Re: [Corpora-List] unencumbered corpora

From: Francis Bond (bond@cslab.kecl.ntt.co.jp)
Date: Mon Jan 24 2005 - 09:12:23 MET

Next message: Przemek Kaszubski: "Re: [Corpora-List] My semantic prosody questionnaire"

Previous message: ELDA: "[Corpora-List] CLEF 2005 - CALL FOR PARTICIPATION"
In reply to: Lou Burnard: "[Corpora-List] unencumbered corpora"
Messages sorted by: [ date ] [ thread ] [ subject ] [ author ]

G'Day,

Lou Burnard <lou.burnard@computing-services.oxford.ac.uk> writes:

> Can anyone point me to any annotated language corpora which are freely
> available under something like the GNU Public Licence? All the ones I
> have thought of so far seem to be available only under some kind of
> complicated licensing scheme which precludes (e.g) commercial
> exploitation, unrestricted copying, etc. And cost money.

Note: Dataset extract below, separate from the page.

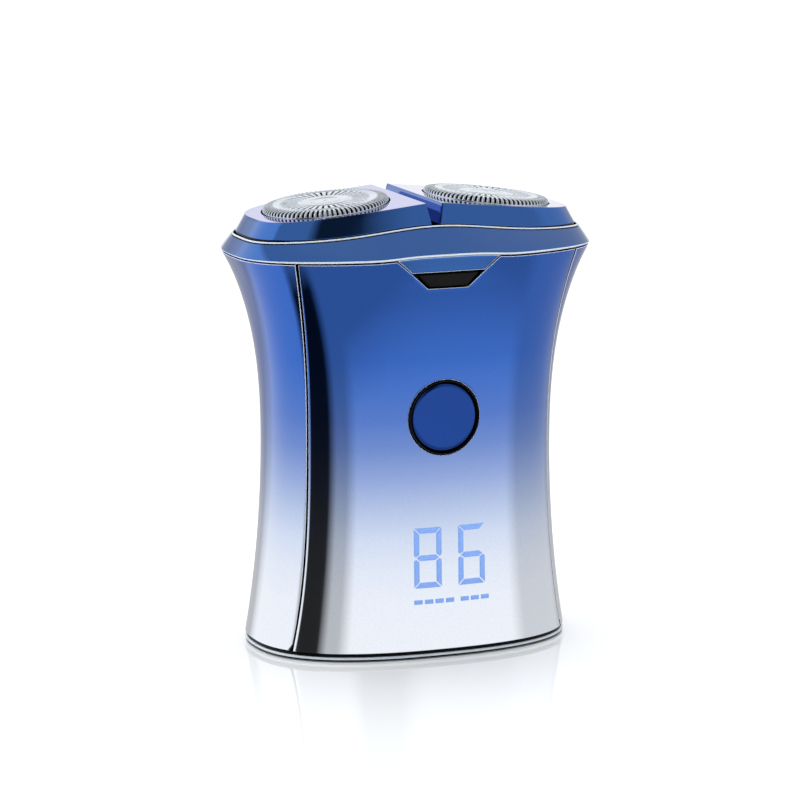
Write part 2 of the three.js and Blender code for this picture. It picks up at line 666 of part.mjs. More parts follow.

OPUS <http://logos.uio.no/opus/> sounds ideal. It includes many
European (and even non-European) texts, is freely available (GPL or
similar licenses) and even POS tagged and marked up in XML.

>
> I'd like to have a corpus of a reasonable size (1 million+ words) in any
> European language (tho English or French are preferable) with some
> kind of word-level annotation, which I can hack about, use in teaching,
> and put on a freely-distributable CD, without worrying about copyright
> lawyers. There *must* be some somewhere!

It is already distributed on the Knorpora CD
<http://sslmit.unibo.it/%7ebaroni/welcome_to_knorpora.html>, a
modified version of the Knoppix 3.3 Live CD for students of
corpus-based computational linguistics.

> It doesn't even have to be in XML -- though it will be when I've
> finished with it.

-- 
Francis Bond  <www.kecl.ntt.co.jp/icl/mtg/members/bond/>
NTT Communication Science Laboratories | Machine Translation Research Group

Next message: Przemek Kaszubski: "Re: [Corpora-List] My semantic prosody questionnaire"
Previous message: ELDA: "[Corpora-List] CLEF 2005 - CALL FOR PARTICIPATION"
In reply to: Lou Burnard: "[Corpora-List] unencumbered corpora"
Messages sorted by: [ date ] [ thread ] [ subject ] [ author ]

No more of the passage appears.